What you should do: Copy out each line of the material below with no changes.
— START OF Data section —
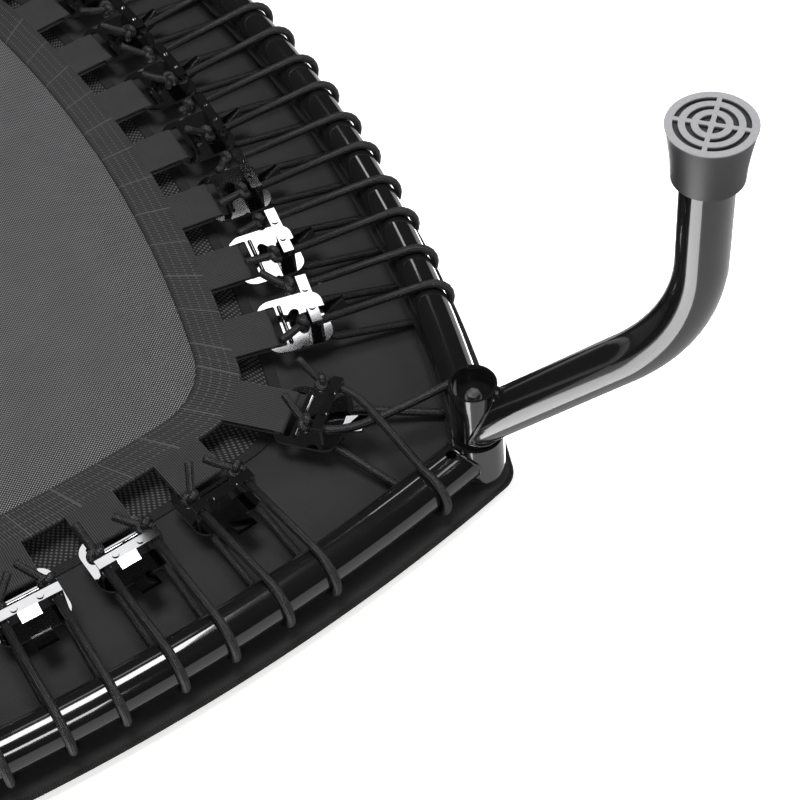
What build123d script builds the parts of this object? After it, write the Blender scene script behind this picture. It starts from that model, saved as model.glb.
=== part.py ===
"""Four-cornered rebounder: a bowed tubular frame, a corded jumping mat and four plug-in legs.

Millimetres, +Z up, as it stands in use. The origin is on the floor under the middle of the mat.
The corners stand at 45, 135, 225 and 315 degrees about +Z, and each side bows outwards between two.
Heights are counted from FRAME_Z, the height of the middle of the side tubes.
"""
from build123d import *
from math import sin, cos, tan, pi, sqrt, radians, degrees, acos, atan2, hypot, ceil
import os

# ---- frame ----
SIDES = 4
POST_CIRCLE_R = 675.0        # centre of the trampoline to the axis of a corner post
SIDE_ARC_R = 1620.0          # each side tube is bent to this radius
TUBE_D = 38.0                # side tube
TUBE_WALL = 1.5
VENT_D = 9.0                 # coating drain hole near each end of a side tube
VENT_FROM_POST = 5.0         # rim of the post to the middle of that hole

POST_WALL = 3.65             # wall of a corner post, a short socket for the leg
POST_BELOW = 24.0            # it reaches this far below the side tubes' middle
POST_CAP_T = 4.0             # disc that closes its top
NUT_AF = 10.0                # weld nut on the disc's underside
NUT_H = 5.0

# ---- leg ----
LEG_TUBE_D = 40.0            # sleeve and arm
LEG_WALL = 2.0
SOCKET_GAP = 0.35            # all round, between sleeve and post
POST_SLEEVE_GAP = 3.0        # sleeve's upper end to the weld nut
SLEEVE_BELOW = 85.0          # sleeve's open lower end below the side tubes' middle
FLOOR_PLATE_T = 4.0          # plate inside the sleeve that the leg bolt pulls on
FLOOR_PLATE_IN = 18.0        # that plate's lower face above the sleeve's lower end
ARM_GAP = 1.0                # post's lower rim to the arm that turns beneath it
ARM_ANGLE = 44.0             # arm falls outwards at this angle below level
ARM_RUN = 172.0              # sleeve axis to the start of the bend, along the arm
ARM_BEND_R = 170.0
SHIN_RUN = 120.0             # straight upright end, down to the foot's inner floor
BOLT_D = 6.0
BOLT_AF = 10.0
BOLT_HEAD_H = 4.5
BOLT_CLEAR = 0.25            # in the floor plate and the washer
NUT_CLEAR = 0.05             # bolt in the weld nut, which it turns in
BOLT_PAST_NUT = 1.5
WASHER_D = 14.0
WASHER_T = 1.5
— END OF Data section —
The result:
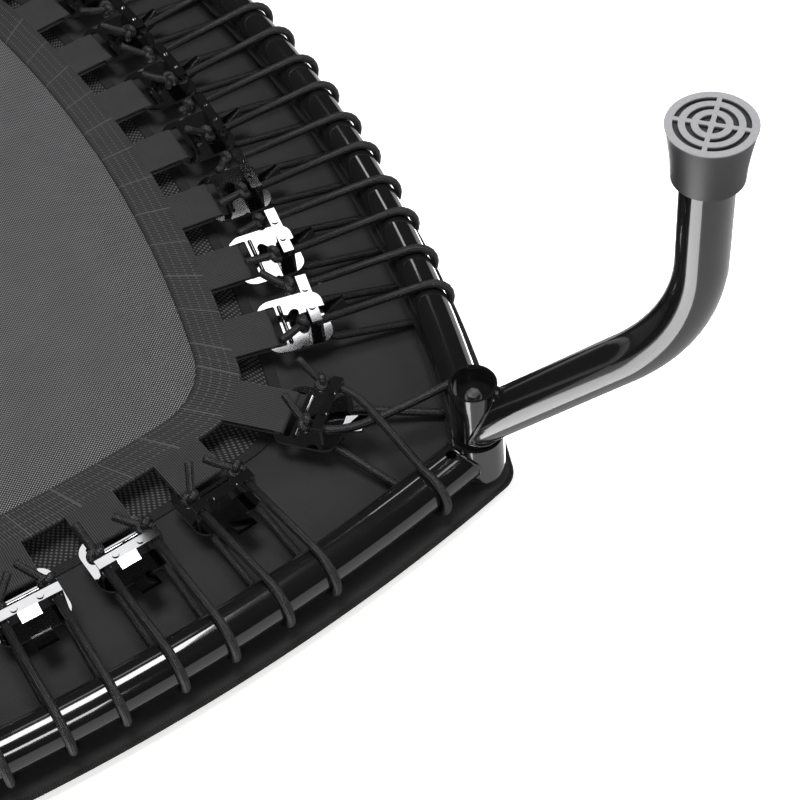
What build123d script builds the parts of this object? After it, write the Blender scene script behind this picture. It starts from that model, saved as model.glb.
=== part.py ===
"""Four-cornered rebounder: a bowed tubular frame, a corded jumping mat and four plug-in legs.

Millimetres, +Z up, as it stands in use. The origin is on the floor under the middle of the mat.
The corners stand at 45, 135, 225 and 315 degrees about +Z, and each side bows outwards between two.
Heights are counted from FRAME_Z, the height of the middle of the side tubes.
"""
from build123d import *
from math import sin, cos, tan, pi, sqrt, radians, degrees, acos, atan2, hypot, ceil
import os

# ---- frame ----
SIDES = 4
POST_CIRCLE_R = 675.0        # centre of the trampoline to the axis of a corner post
SIDE_ARC_R = 1620.0          # each side tube is bent to this radius
TUBE_D = 38.0                # side tube
TUBE_WALL = 1.5
VENT_D = 9.0                 # coating drain hole near each end of a side tube
VENT_FROM_POST = 5.0         # rim of the post to the middle of that hole

POST_WALL = 3.65             # wall of a corner post, a short socket for the leg
POST_BELOW = 24.0            # it reaches this far below the side tubes' middle
POST_CAP_T = 4.0             # disc that closes its top
NUT_AF = 10.0                # weld nut on the disc's underside
NUT_H = 5.0

# ---- leg ----
LEG_TUBE_D = 40.0            # sleeve and arm
LEG_WALL = 2.0
SOCKET_GAP = 0.35            # all round, between sleeve and post
POST_SLEEVE_GAP = 3.0        # sleeve's upper end to the weld nut
SLEEVE_BELOW = 85.0          # sleeve's open lower end below the side tubes' middle
FLOOR_PLATE_T = 4.0          # plate inside the sleeve that the leg bolt pulls on
FLOOR_PLATE_IN = 18.0        # that plate's lower face above the sleeve's lower end
ARM_GAP = 1.0                # post's lower rim to the arm that turns beneath it
ARM_ANGLE = 44.0             # arm falls outwards at this angle below level
ARM_RUN = 172.0              # sleeve axis to the start of the bend, along the arm
ARM_BEND_R = 170.0
SHIN_RUN = 120.0             # straight upright end, down to the foot's inner floor
BOLT_D = 6.0
BOLT_AF = 10.0
BOLT_HEAD_H = 4.5
BOLT_CLEAR = 0.25            # in the floor plate and the washer
NUT_CLEAR = 0.05             # bolt in the weld nut, which it turns in
BOLT_PAST_NUT = 1.5
WASHER_D = 14.0
WASHER_T = 1.5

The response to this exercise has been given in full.